Abstract

This essay examines Dada in its performative and theatrical form as practised in Zurich from 1916 by Cabaret Voltaire and subsequently by Tristan Tzara in post-war Paris from 1920. Amongst Cabaret Voltaire personnel, Hugo Ball's 'sound poetry' performances and Richard Huelsenbeck's political variation of Dada in Berlin are also considered, alongside the influence of F. T. Marinetti and Futurism on Dada in its early phases. Tzara's 'Dada Manifesto 1918' is analysed as an exercise in non-determination of Dada as a coherent movement, even as it functioned as a calculated piece of self-promotion. As Tzara took Dada to Paris, his association with André Breton and Francis Picabia is traced through notable Dada 'manifestations' and selected publications, with the legacy of Alfred Jarry's Ubu Roi commemorated by both Tzara and Breton.
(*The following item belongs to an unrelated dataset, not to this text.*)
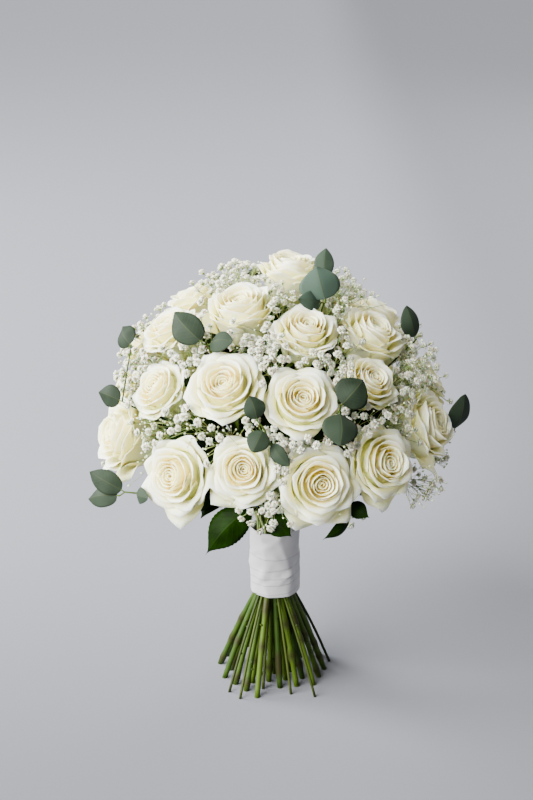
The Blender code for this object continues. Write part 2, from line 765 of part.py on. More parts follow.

Dada was a short-lived sensation in the Parisian avant-garde; the fracturing of the collaboration between Tzara and Breton is detailed in the mock-trial of Maurice Barrès and the disastrous second performance of Tzara's The Gas Heart in 1923. Breton's subsequent ‘Manifesto of Surrealism‘ of 1924 has often been seen to override Dada, with Breton's tight definition and policing of the movement demonstrating very different priorities from Tzara's. In conclusion, Antonin Artaud is considered as a proponent of surrealism in theatre with The Spurt of Blood (1925), and it is suggested that a combination of Artaud's and Tzara's versions of Dada still speaks to and influences many forms of contemporary performance.